With its all-too familiar themes of ambition and power, sexual misconduct and attempted cover-up, disclosure, remorse, and ultimate retribution, the plot of Francis Beaumont and John Fletcher’s Jacobean revenge drama The Maid’s Tragedy, first published in 1619, could have been ripped from today’s headlines. The disturbing parallels between the classic tale and the current #Me Too and Time’s Up movements are underscored in a new production conceived by Alyssa May Gold, directed by Lucy Gram, and presented at Access Theater by Pocket Universe.
Less an adaptation than a framing device, Gold highlights the renewed relevance of the theme in our own socio-political climate and feminist culture with allusions to the story’s relocation from historic Rhodes to present-day Hollywood (with a “crew call” on the cover page of the program; the distribution of a non-disclosure agreement to the audience upon entering; the use of contemporary costumes, and director’s chairs, wine bottles, and a script as props). She also imagines the lead characters in the narrative as the key figures in a film production (the traditionally male soldier Melantius, who repudiates the King’s relationship with his sister Evadne, is now a female film producer; Evadne is an actress; Amintor, to whom she is spuriously betrothed by the King to hide their illicit affair, is an actor; and the duplicitous King is the head of the movie studio). But the insightful concept is at odds with the show’s retention of the authentic Jacobean language and its references to Rhodes, the positions and ranks of the original characters, and the hero’s gender (addressing ‘her’ as “Sir”), which represent glaring aural and visual inconsistencies and anachronisms that fail to transport us to the play’s post-modern resetting (the barefooted appearance of the actors is another inexplicable contrast with both of the period styles). Perhaps the timeless significance of the subject would have been better served by an essay in the printed program, noting the distressing ongoing commonalities of the eras.
The success of the production lies in its consistently solid cast of six. All have featured scenes that demonstrate their facility with the archaic speech, understanding of their characters’ motivations, and portrayal of the heightened emotions, impassioned confrontations, and catastrophic conclusion inherent in the genre. Erin Roché captures the heroic demeanor, ego, and gravity of Melantius, along with the traditional attitudes towards family honor and female sexuality (with more than a little slut-shaming of Evadne, convincing her to reconsider her choices and values, and to exact her murderous revenge on her paramour by urging her to “curse him” and to “be wise and kill him”). Michael Thatcher is abhorrently entitled, lecherous, and Machiavellian as the King, and Greg Carere as Amintor convincingly wavers between his elation at the unexpected gift of Evadne for his wife, anger at her refusal to consummate their bogus union, and renewed love for his forsaken fiancée Aspatia – played with heartbreaking poignancy by Sydney Battle. Alyssa May Gold brings a range of shifting feelings to Evadne, at first delighting in her social-climbing liaison with the King and fully complicit in their marital deception with Amintor, then persuaded by Melantius to change her ways, and increasingly empowered in her quest for justice by making the King pay the ultimate price for destroying her reputation and negating any affection her husband might have felt for her. Rounding out the expressive ensemble is the commanding Aleca Piper in the multiple supporting roles of Calianax, Dula, and Lysippus, signaling the transitions of character with a change in costume accessories and hairstyle (though it helps to follow along if you’re already familiar with the story and its figures).

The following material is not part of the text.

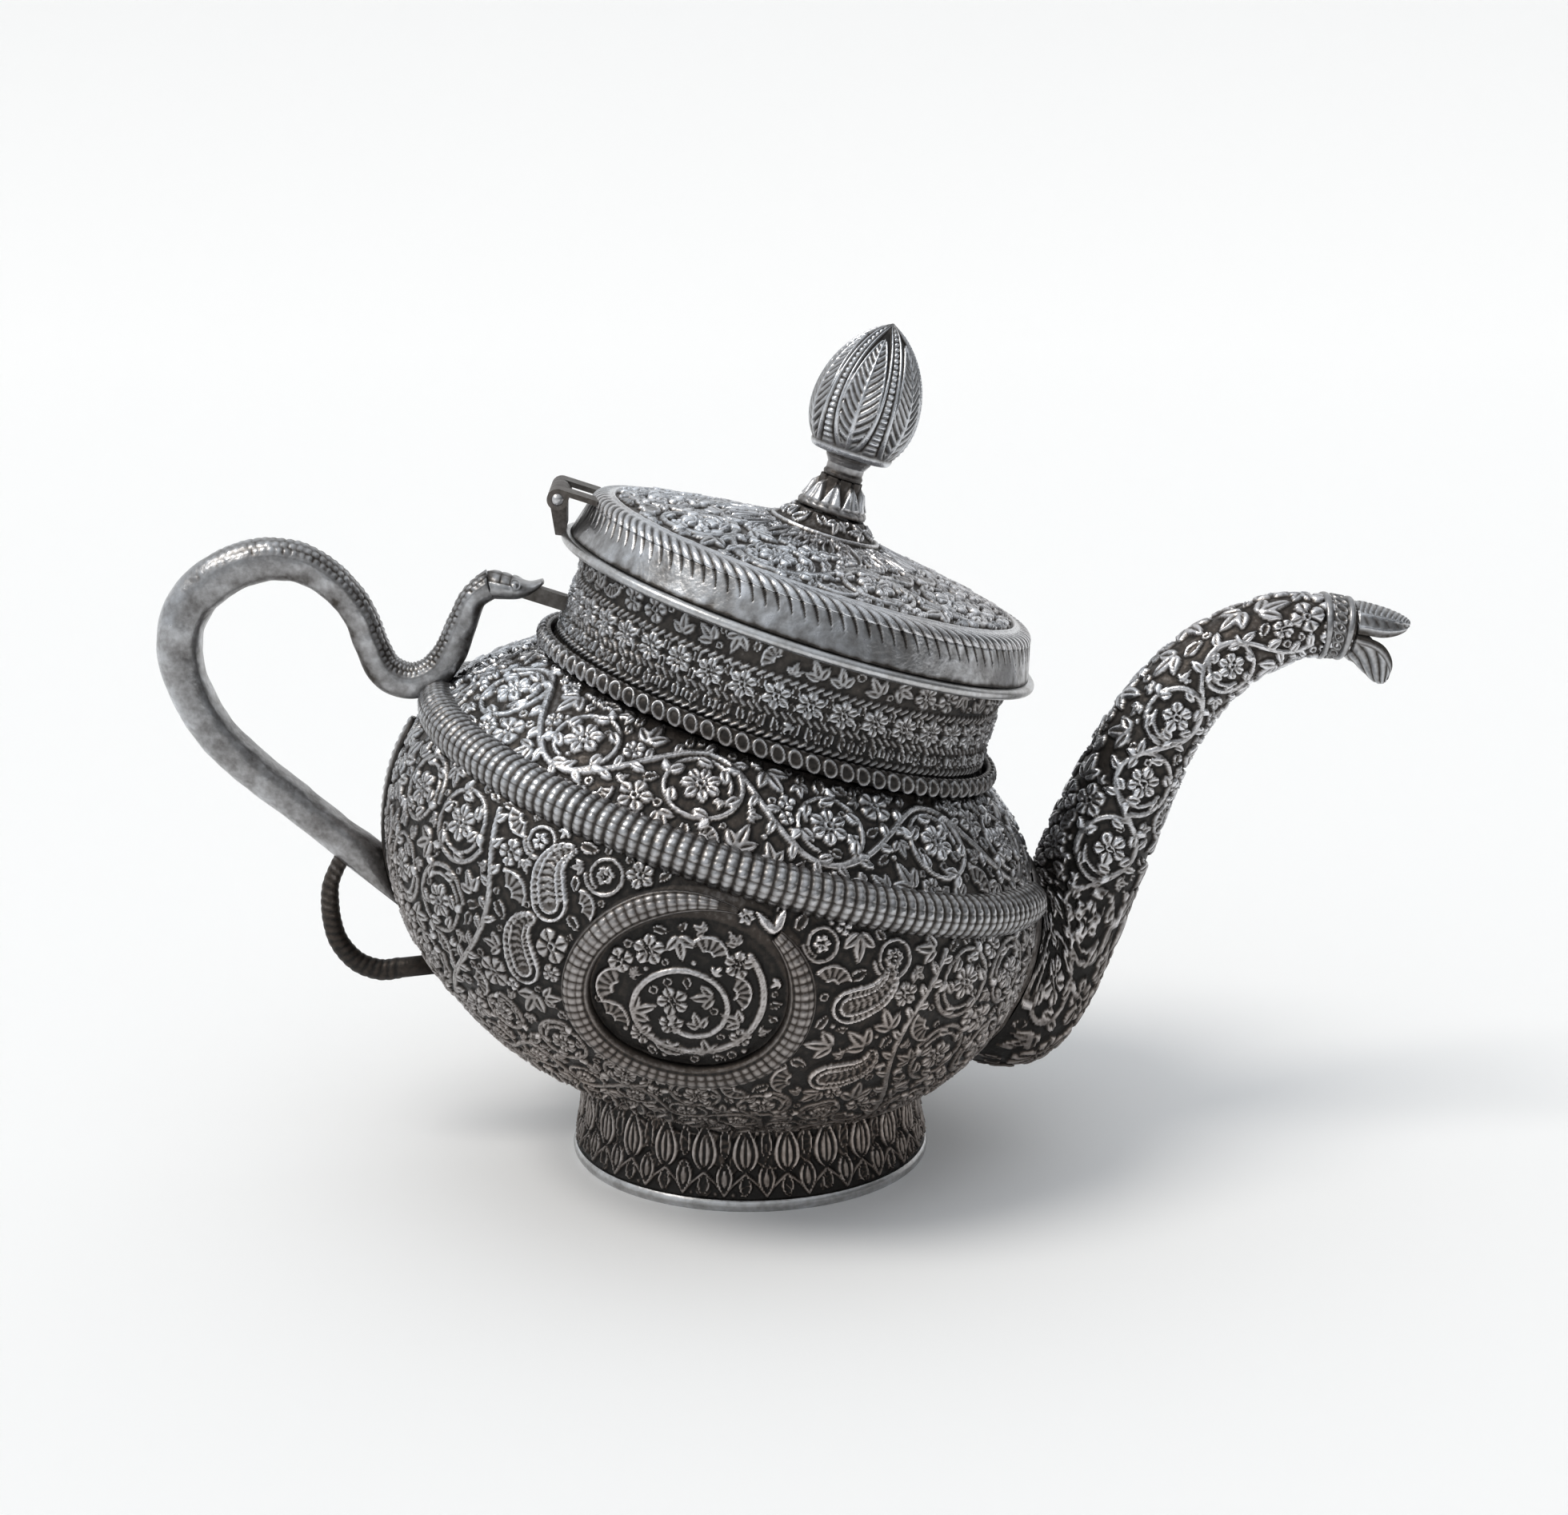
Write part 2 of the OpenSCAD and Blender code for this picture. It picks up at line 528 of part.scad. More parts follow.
// The serpent's neck ends, and its head begins, square to this direction.
nape_angle = 32;
nape = [cos(nape_angle), sin(nape_angle)];
module handle_serpent() color(worn) leaning() difference() {
    r = sweep(handle_curve, handle_n, handle_square);
    last = len(handle_curve) - 1;
    solid_skin(reversed(concat([landed(r[0], -heading(handle_curve, 0), 0)],
        [for (i = [0:last - 1]) r[i]], [ring(handle_curve[last], nape, handle_n, handle_square)])));
    rotate_extrude() oval(handle_off);
    rotate_extrude() band_section(seat);
}

head_square = 2.6;
peg_back = head_path[1][0] - body_r;
peg_low = head_path[1][1] - head_path[1][2] * handle_half + peg_t / 2;
module peg_bar(grow) translate([peg_back - grow, -peg_t * 0.55 - grow, peg_low - grow])
    cube([far / 8, peg_t * 1.1 + 2 * grow, peg_t + 2 * grow]);
module handle_head() color(worn) leaning() difference() {
    c = smooth(beside_bowl(head_path), 4);
    r = sweep(c, handle_n, head_square);
    solid_skin(reversed(concat([ring(c[0], nape, handle_n, head_square)],
        [for (i = [1:len(c) - 1]) r[i]])));
    peg_bar(seat / 2);
}
module handle_mouth_peg() color(shade) leaning() difference() {
    peg_bar(0);
    rotate_extrude() neck_region(0);
}

tail_n = 10;
tail_curve = smooth(beside_bowl(tail_path), 3);
pad_h = 1;
module handle_tail_loop() color(silver) leaning() {
    r = sweep(tail_curve, tail_n);
    last = len(tail_curve) - 1;
    solid_skin(reversed(concat(r, [landed(r[last], heading(tail_curve, last), 2 * seat + pad_h)])));
}

// Plates on the wall at the handle side: a long leaf outline, [s from, s to, half width, height].
leaf_steps = 12;
leaf_across = [-1, -0.6, 0, 0.6, 1];
function leaf_ring(p, x) =
    let (w = p[2] * (0.16 + 0.84 * pow(sin(180 * x), 0.6)), s = p[0] + (p[1] - p[0]) * x)
    concat([for (v = leaf_across) wrap(180, v * w, s, seat)],
        [for (v = reversed(leaf_across)) wrap(180, v * w, s, seat + p[3] * (abs(v) == 1 ? 0.5 : 1))]);
module leaf_plate(p) solid_skin([for (i = [0:leaf_steps]) leaf_ring(p, i / leaf_steps)]);
module handle_escutcheon() color(silver) leaning() leaf_plate([-34, 10, escutcheon_half, escutcheon_h]);
module handle_tail_pad() color(silver) leaning() leaf_plate([-50, -35.5, 7.5, pad_h]);

// ---- lid ----
lid_edge_h = lid_gap + lid_band_h;
function lid_side_r(h) = lid_r - lid_taper * (h - lid_gap) / lid_band_h;
cone_slope = 0.18;
cone_r = lid_r - 4.5;
cone_h = lid_edge_h + 2.2;
spire_R = 12;
spire_u = lid_top_r - 2.2 + spire_R;
spire_h = cone_h + cone_slope * (cone_r - spire_u) + spire_R * sqrt(1 + pow(cone_slope, 2));
spire_foot_r = spire_u - spire_R * cone_slope / sqrt(1 + pow(cone_slope, 2));
lid_top_h = spire_h - sqrt(pow(spire_R, 2) - pow(spire_u - lid_top_r, 2));

// Region under the lid's skin, drawn in by w: a rounded edge, a flat cone and a hollow-sided spire.
module lid_region(w) {
    foot_h = cone_h + cone_slope * (cone_r - spire_foot_r);
    intersection() {
        union() {
            polygon([[0, lid_edge_h], [cone_r, lid_edge_h], [cone_r, cone_h - w],
                [spire_foot_r, foot_h - w], [0, foot_h - w]]);
            difference() {
                square([spire_foot_r, lid_top_h - w]);
                translate([spire_u, spire_h]) circle(spire_R + w, $fn = 80);
            }
            translate([cone_r - 0.6, lid_edge_h]) intersection() {
                round_edge(w);
                square([far, far]);
            }
        }
        translate([0, lid_edge_h]) square([far, far]);
    }
}
// The quarter round between the side band and the cone.
edge_R = cone_h - lid_edge_h;
module round_edge(w) {
    run = lid_r - lid_taper - cone_r + 0.6;
    square([run - edge_R, edge_R - w]);
    translate([run - edge_R, 0]) circle(edge_R - w, $fn = 48);
}
module bored_lid(h0, h1) translate([0, 0, h0]) cylinder(r = stud_r + stud_fit, h = h1 - h0, $fn = 32);

module lid_dome() color(silver) at_rim() difference() {
    rotate_extrude() difference() {
        lid_region(0);
        lid_region(lid_sheet);
    }
    bored_lid(lid_top_h - 2 * lid_sheet, lid_top_h + 1);
}
module lid_side(h0, h1, w) translate([0, 0, h0])
    cylinder(r1 = lid_side_r(h0) - w, r2 = lid_side_r(h1) - w, h = h1 - h0, $fn = 160);
module lid_band() color(worn) at_rim() difference() {
    lid_side(lid_gap, lid_edge_h, 0);
    lid_side(lid_gap - 1, lid_edge_h + 1, lid_sheet);
}
bezel_r = mouth_r - bezel_gap;
module lid_bezel() color(silver) at_rim() rotate_extrude() {
    translate([bezel_r - lid_sheet, -bezel_depth])
        square([lid_sheet, bezel_depth + lid_gap + lid_sheet]);
    translate([bezel_r - lid_sheet, lid_gap])
        square([lid_side_r(lid_gap + lid_sheet) - bezel_r, lid_sheet]);
}

// ---- hinge ----
hinge_u = -lid_r - hinge_back;
leaf_h = 1;
module hinge_cut(w, r) translate([hinge_u, 0, hinge_h]) rotate([90, 0, 0])
    cylinder(r = r, h = w, center = true, $fn = 48);

// The pot's knuckle stands on a leg that hooks over the flange's edge.
module hinge_pot_knuckle() color(silver) at_rim() difference() {
    union() {
        hinge_cut(pot_knuckle_w, knuckle_r);
        rotate([90, 0, 0]) linear_extrude(height = pot_knuckle_w, center = true) polygon([
            [hinge_u - knuckle_r * 0.75, hinge_h - knuckle_r * 0.66],
            [hinge_u + knuckle_r * 0.9, hinge_h - knuckle_r * 0.4],
            [-lid_r - 0.9, 0.9], [-lid_r - 0.9, -flange_h / 2], [-flange_r - 1, -flange_h / 2 - 0.3]]);
    }
    hinge_cut(far, pin_r + pin_fit);
    rotate_extrude() {
        translate([0, -flange_h]) square([flange_r - flange_h / 2, flange_h]);
        translate([flange_r - flange_h / 2, -flange_h / 2]) circle(d = flange_h, $fn = 32);
    }
}
side_knuckle_w = (hinge_w - pot_knuckle_w) / 2 - knuckle_gap;
// Two knuckles on one flat leaf, which runs over the lid's edge.
module hinge_lid_knuckles() color(silver) at_rim() difference() {
    for (side = [-1, 1]) translate([0, side * (hinge_w - side_knuckle_w) / 2, 0]) {
        hinge_cut(side_knuckle_w, knuckle_r);
        translate([hinge_u, -side_knuckle_w / 2, hinge_h + knuckle_r - leaf_h])
            cube([hinge_back + lid_taper + 1.4, side_knuckle_w, leaf_h]);
    }
    hinge_cut(far, pin_r + pin_fit);
    lid_side(lid_gap, lid_edge_h, 0);
    rotate_extrude() lid_region(0);
}
head_rise = 0.6;
head_R = (pow(pin_r, 2) + pow(head_rise, 2)) / (2 * head_rise);
module hinge_pin() color(worn) at_rim() translate([hinge_u, 0, hinge_h]) rotate([90, 0, 0])
    rotate_extrude() {
        translate([0, -hinge_w / 2]) square([pin_r, hinge_w]);
        for (k = [0, 1]) mirror([0, k]) translate([0, hinge_w / 2]) intersection() {
            translate([0, head_rise - head_R]) circle(head_R, $fn = 48);
            square([pin_r, head_rise]);
        }
    }

// ---- finial: calyx, stem and bud threaded on one stud that is peened under the lid ----
calyx_foot = lid_top_h + 0.05;
stem_foot = calyx_foot + calyx_h;
bud_foot = stem_foot + stem_h;
bud_wide_h = 9.5;
bud_floor_r = 7;
bud_up_R = (pow(bud_h - bud_wide_h, 2) + pow(bud_r, 2)) / (2 * bud_r);
bud_low_R = (pow(bud_wide_h, 2) + pow(bud_r - bud_floor_r, 2)) / (2 * (bud_r - bud_floor_r));
stud_top = bud_foot + 3;
washer_h = 1;

// Hollow-sided, from the stem down to the lid's flat.
calyx_R = calyx_h * 1.35;
module calyx_region() difference() {
    square([lid_top_r, calyx_h]);
    translate([stem_r + 0.3 + calyx_R, calyx_h]) circle(calyx_R, $fn = 80);
}
module finial_calyx() color(shade) at_rim() difference() {
    translate([0, 0, calyx_foot]) rotate_extrude() calyx_region();
    bored_lid(calyx_foot - 1, stem_foot + 1);
}
module finial_stem() color(shade) at_rim() difference() {
    translate([0, 0, stem_foot]) rotate_extrude() {
        square([stem_r - 0.5, stem_h]);
        translate([stem_r - 0.8, 0.8]) circle(0.8, $fn = 24);
        translate([0, stem_h - 1.2]) square([stem_r + 0.7, 1.2]);
    }
    bored_lid(stem_foot - 1, bud_foot + 1);
}
// The bud is raised hollow: a long arc runs from its widest circle to the tip, a short one to its floor.
bud_steps = 14;
function bud_arc(R, w, a0, a1) = [for (i = [0:bud_steps]) let (a = a0 + (a1 - a0) * i / bud_steps)
    [bud_r - R + (R - w) * cos(a), bud_wide_h + (R - w) * sin(a)]];
function bud_line(w) = concat(
    bud_arc(bud_low_R, w, -asin((bud_wide_h - w) / (bud_low_R - w)), 0),
    [for (i = [1:bud_steps])
        bud_arc(bud_up_R, w, 0, acos((bud_up_R - bud_r) / (bud_up_R - w)))[i]]);
module finial_bud() color(worn) at_rim() difference() {
    translate([0, 0, bud_foot]) rotate_extrude()
        polygon(concat([[0, 0]], bud_line(0), reversed(bud_line(sheet)), [[0, sheet]]));
    bored_lid(bud_foot - 1, stud_top + 1);
}
module finial_stud() color(silver) at_rim() {
    base = lid_top_h - lid_sheet - washer_h - 0.05;
    translate([0, 0, base]) cylinder(r = stud_r, h = stud_top - base, $fn = 32);
    translate([0, 0, base - 1.2]) cylinder(r1 = stud_r + 0.3, r2 = stud_r + 1, h = 1.2, $fn = 32);
}
module finial_washer() color(worn) at_rim() difference() {
    translate([0, 0, lid_top_h - lid_sheet - washer_h]) cylinder(r = stud_r * 3, h = washer_h, $fn = 48);
    bored_lid(lid_top_h - 4, lid_top_h + 1);
}

foot_base_wire();
foot_ring();
bowl();
shoulder();
serpent_band();
bead_ring();
neck_collar();
mouth_flange();
medallion_serpent_front();
medallion_serpent_back();
spout_saddle();
spout_tube();
spout_collar();
spout_upper_jaw();
spout_lower_jaw();
handle_escutcheon();
handle_serpent();
handle_head();
handle_mouth_peg();
handle_tail_loop();
handle_tail_pad();
hinge_pot_knuckle();
lid_dome();
lid_band();
lid_bezel();
hinge_lid_knuckles();
hinge_pin();
finial_calyx();
finial_stem();
finial_bud();
finial_stud();
finial_washer();
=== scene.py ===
"""Looks for the serpent-handled silver pot: chased relief, oxidised silver, a pale studio."""

import math

import bpy
import numpy as np
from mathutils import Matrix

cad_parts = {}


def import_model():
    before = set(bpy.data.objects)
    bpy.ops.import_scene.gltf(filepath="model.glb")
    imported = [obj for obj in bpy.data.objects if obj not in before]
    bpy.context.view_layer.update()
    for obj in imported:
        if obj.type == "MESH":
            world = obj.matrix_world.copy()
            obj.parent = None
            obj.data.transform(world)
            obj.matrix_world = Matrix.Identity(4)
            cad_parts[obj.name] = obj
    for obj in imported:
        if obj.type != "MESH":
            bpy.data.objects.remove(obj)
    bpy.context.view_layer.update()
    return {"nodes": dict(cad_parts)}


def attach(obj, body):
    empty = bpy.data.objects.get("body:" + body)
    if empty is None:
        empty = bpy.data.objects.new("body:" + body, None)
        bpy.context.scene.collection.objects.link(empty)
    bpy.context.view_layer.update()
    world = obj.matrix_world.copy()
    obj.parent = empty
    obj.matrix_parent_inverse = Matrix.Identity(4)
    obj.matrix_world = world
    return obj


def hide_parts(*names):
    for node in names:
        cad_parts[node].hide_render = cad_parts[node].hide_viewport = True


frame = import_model()

# ---- the pot's own frame, in mm: u to the spout, v across, t up the leaning axis ----
LEAN = math.radians(18.2)
BODY_R, CROWN_RISE, SHOULDER_SIDE_R = 68.0, 46.3, 35.0
BOWL_DROP, BOWL_SIDE_R = 52.4, 43.6
BOWL_CLEAR, BOWL_FORWARD, SHEET = 8.5, 2.0, 1.1
RIM_T = 56.5
MM, TINY = 0.001, 1e-9
UPRIGHT = math.pi / 2


def arc_k(side, rise):
    """How far beyond the widest circle the big arc's centre lies, so that it runs into the side arc."""
    return ((BODY_R - side) ** 2 - (rise - side) ** 2) / (2 * (rise - side))


UP_K, LOW_K = arc_k(SHOULDER_SIDE_R, CROWN_RISE), arc_k(BOWL_SIDE_R, BOWL_DROP)
UP_R, LOW_R = CROWN_RISE + UP_K, BOWL_DROP + LOW_K
UP_JOIN = math.atan2(UP_K, BODY_R - SHOULDER_SIDE_R)
LOW_JOIN = math.atan2(LOW_K, BODY_R - BOWL_SIDE_R)
BOWL_X = BOWL_FORWARD - LOW_K * math.sin(LEAN)
BOWL_Z = BOWL_CLEAR + LOW_R - LOW_K * math.cos(LEAN)


def world(u, v, t):
    """Points of the leaning frame as world points in metres."""
    u, v, t = np.broadcast_arrays(u, v, t)
    return MM * np.stack([BOWL_X + u * math.cos(LEAN) + t * math.sin(LEAN), v,
                          BOWL_Z - u * math.sin(LEAN) + t * math.cos(LEAN)], -1)


def spun(r, phi, t):
    """World points at radius r, angle phi and height t of the leaning axis."""
    return world(r * np.cos(phi), r * np.sin(phi), t)


def outline(s, off=0.0):
    """Radius and height of the wall at arc length s from the widest circle, moved out by off."""
    s = np.asarray(s, float)
    up = s >= 0
    side = np.where(up, SHOULDER_SIDE_R, BOWL_SIDE_R)
    big = np.where(up, UP_R, LOW_R)
    k = np.where(up, UP_K, LOW_K)
    join = np.where(up, UP_JOIN, LOW_JOIN)
    a = np.abs(s) / side
    b = join + (np.abs(s) - side * join) / big
    near = a <= join
    r = np.where(near, BODY_R - side + (side + off) * np.cos(a), (big + off) * np.cos(b))
    t = np.where(near, (side + off) * np.sin(a), (big + off) * np.sin(b) - k)
    return r, np.where(up, t, -t)


def wall(phi, s, off=0.0):
    """World points of the wall at angle phi and arc length s, moved out by off."""
    r, t = outline(s, off)
    return spun(r, phi, t)


def wall_gap(p):
    """Distance of points (u, v, t) outside the wall."""
    r, t = np.hypot(p[..., 0], p[..., 1]), p[..., 2]
    up = t >= 0
    side = np.where(up, SHOULDER_SIDE_R, BOWL_SIDE_R)
    near = np.arctan2(np.abs(t), r - (BODY_R - side)) <= np.where(up, UP_JOIN, LOW_JOIN)
    far = np.hypot(r, np.abs(t) + np.where(up, UP_K, LOW_K)) - np.where(up, UP_R, LOW_R)
    return np.where(near, np.hypot(r - (BODY_R - side), t) - side, far)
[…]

While there are some distracting issues with the intimate venue (the sound tends to echo, the air conditioner emits a constant buzz, the room’s large windows let in the natural light that is not always consistent with the times of day in the scenes, and the lighting design by Christina F. Tang incorporates spotlights and fluorescent bulbs aimed directly into the eyes of the audience, seated around three sides of the performance area), Gram’s excellent blocking keeps the action moving around the floor and visible from all areas, and her engaging direction maintains a level of passion appropriate to the subject (though with a running time of two full hours without intermission, the script could use a bit of trimming, to eliminate some the redundant moralizing).
In its ambitious production of this rarely-seen 17th-century classic, where Pocket Universe excels is in delivering the full-blown emotion, impact, and import of The Maid’s Tragedy through impressive acting and direction, and an acute awareness of the universality of its themes and their profound resonance in today’s world.
Running Time: Approximately two hours, without intermission.